• [Data]:

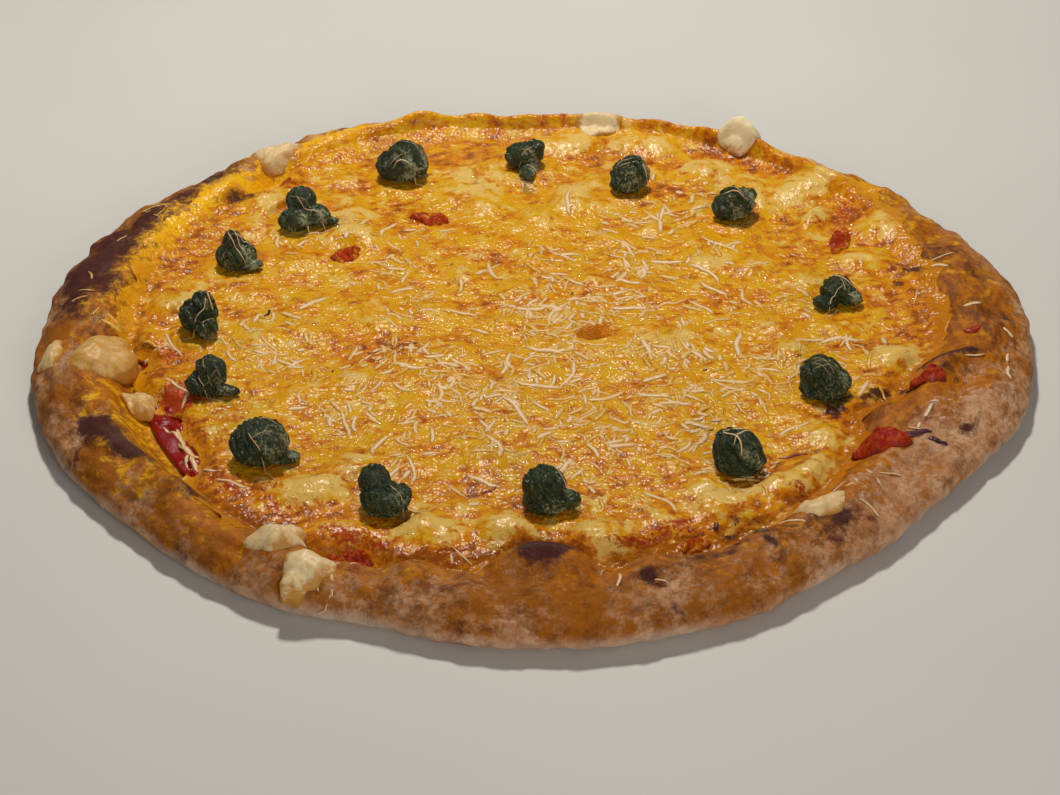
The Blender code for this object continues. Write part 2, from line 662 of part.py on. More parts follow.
def melt_shreds_in(cheese, ground, material):
    """Joins the shreds to the cheese, and removes the loose ones."""
    shreds = new_collection("shreds")
    for index, (xs, ys) in enumerate(shred_routes()):
        make_shred(index, xs, ys, ground, shreds)
    union = cheese.modifiers.new("Melt in", "BOOLEAN")
    union.operation = "UNION"
    union.operand_type = "COLLECTION"
    union.collection = shreds
    union.solver = "MANIFOLD"
    graph = bpy.context.evaluated_depsgraph_get()
    joined = bpy.data.meshes.new_from_object(cheese.evaluated_get(graph))
    cheese.modifiers.remove(union)
    cheese.data = joined
    joined.materials.clear()
    joined.materials.append(material)
    for obj in list(shreds.objects):
        bpy.data.objects.remove(obj, do_unlink=True)
    bpy.data.collections.remove(shreds)


def put_over_the_origin(crust, objects):
    """Shifts the whole pizza so that the middle of its outline is over the origin."""
    points = points_of(crust.data)
    middle = 0.5 * (points.min(axis=0) + points.max(axis=0))
    for obj in objects:
        obj.location = (-middle[0], -middle[1], 0.0)


def main():
    clear_scene()
    pizza = new_collection("provolone pizza")
    baked = finish("baked dough", (0.56, 0.29, 0.10), 0.62)
    red = finish("tomato sauce", (0.42, 0.035, 0.012), 0.3)
    melted = finish("melted provolone", (0.78, 0.44, 0.06), 0.32)
    pale = finish("pale provolone", (0.74, 0.52, 0.20), 0.4)
    green = finish("herb paste", (0.025, 0.07, 0.018), 0.35)
    tomato = finish("tomato", (0.5, 0.05, 0.015), 0.3)

    crust = make_crust(pizza, baked)
    sauce = make_sauce(pizza, red)
    cheese = make_cheese(pizza, melted)
    ground = Ground([crust, sauce, cheese])
    for index, (across, back, lobes) in enumerate(DOLLOPS, 1):
        make_dollop(f"dollop_{index}", across, back, lobes, ground, pizza, green)
    for index, piece in enumerate(RIM_LUMPS, 1):
        make_laid_piece(f"provolone_lump_{index}", piece, LUMP_BLUNTNESS, ground, pizza, pale)
    for index, piece in enumerate(TOMATOES, 1):
        make_laid_piece(f"tomato_{index}", piece, TOMATO_BLUNTNESS, ground, pizza, tomato)
    melt_shreds_in(cheese, ground, melted)
    put_over_the_origin(crust, pizza.objects)


main()
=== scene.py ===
"""The looks of a large provolone pizza, whole and uncut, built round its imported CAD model.

Metres, +Z up. X runs across the pizza and Y from its front edge to its back edge. Every
form below is the CAD model's own, from the same named values, worked out on finer grids
and given the small relief, colours and scattered shreds that the real one shows.
"""

import math

import bpy
import numpy as np
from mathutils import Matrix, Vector


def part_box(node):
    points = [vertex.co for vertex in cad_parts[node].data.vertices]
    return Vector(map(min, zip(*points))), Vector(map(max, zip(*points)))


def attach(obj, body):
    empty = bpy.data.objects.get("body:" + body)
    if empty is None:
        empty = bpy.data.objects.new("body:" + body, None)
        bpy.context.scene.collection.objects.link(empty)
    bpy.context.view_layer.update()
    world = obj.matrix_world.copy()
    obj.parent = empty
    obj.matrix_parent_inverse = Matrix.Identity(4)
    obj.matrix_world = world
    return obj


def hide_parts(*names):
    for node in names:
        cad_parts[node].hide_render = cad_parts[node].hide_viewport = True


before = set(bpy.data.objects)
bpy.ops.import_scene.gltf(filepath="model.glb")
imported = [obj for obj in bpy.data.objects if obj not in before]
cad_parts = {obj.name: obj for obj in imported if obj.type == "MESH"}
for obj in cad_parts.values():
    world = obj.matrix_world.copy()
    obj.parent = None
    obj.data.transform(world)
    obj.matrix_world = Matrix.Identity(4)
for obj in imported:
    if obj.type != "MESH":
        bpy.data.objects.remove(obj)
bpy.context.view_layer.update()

# ---------------------------------------------------------------- the baked dough
# One disc of wheat dough, stretched by hand and baked in a hot oven: a thin well, and a
# rim that has puffed, blistered and browned unevenly. Oil from the cheese has crept up its
# inner side, and its lower edge is still dusty with flour.

MM = 0.001
OVER_ORIGIN = (-0.9127 * MM, 1.3749 * MM)  # puts the middle of the outline over the origin
TURNED_FOOT = 135 * MM
TURNED_EDGE = 170 * MM
TURNED_CREST = 16 * MM
FLOOR = 4.5 * MM
WIDEST = 6 * MM
CREST_SHARE = 0.43
UNDER_SHARE = 0.16
WELL_RINGS = (60 * MM, 105 * MM, 126 * MM)
BASE_RINGS = (120 * MM, 50 * MM)
HALF_LENGTH = 176.5 * MM
HALF_WIDTH = 165 * MM
# Where the outline bulges out or in, as (degrees, half width in degrees, mm)
BULGES = (
    (12, 13, 4.5), (38, 12, 1.5), (88, 9, -3.0), (113, 11, 5.5), (153, 15, 3.5),
    (222, 14, -3.5), (251, 7, -2.5), (276, 9, 2.0), (301, 8, -2.5), (324, 19, -11.5),
)
EDGE_RIPPLE = 0.5 * MM
# Where the rim starts to rise, and how high its crest is, as (degrees, mm)
FOOT_RADIUS = (
    (0, 134), (20, 140), (38, 150), (60, 152), (90, 149), (110, 153), (128, 150),
    (146, 142), (170, 138), (186, 139), (202, 140), (218, 140), (236, 141), (248, 141),
    (258, 131), (270, 119), (282, 128), (298, 131), (312, 128), (324, 121), (337, 115),
    (348, 123),
)
CREST_HEIGHT = (
    (0, 15.5), (40, 13), (65, 12), (90, 12), (112, 13), (140, 14.5), (180, 16.5),
    (215, 15.5), (250, 15.5), (275, 17), (300, 15.5), (330, 15),
)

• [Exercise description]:
Your task is to repeat the lines from the one containing "bpy.context.scene.collection.objects.link(empty)" to the one containing "for node in", both lines included. Leave out every other line.

• [Written response]:
        bpy.context.scene.collection.objects.link(empty)
    bpy.context.view_layer.update()
    world = obj.matrix_world.copy()
    obj.parent = empty
    obj.matrix_parent_inverse = Matrix.Identity(4)
    obj.matrix_world = world
    return obj


def hide_parts(*names):
    for node in names:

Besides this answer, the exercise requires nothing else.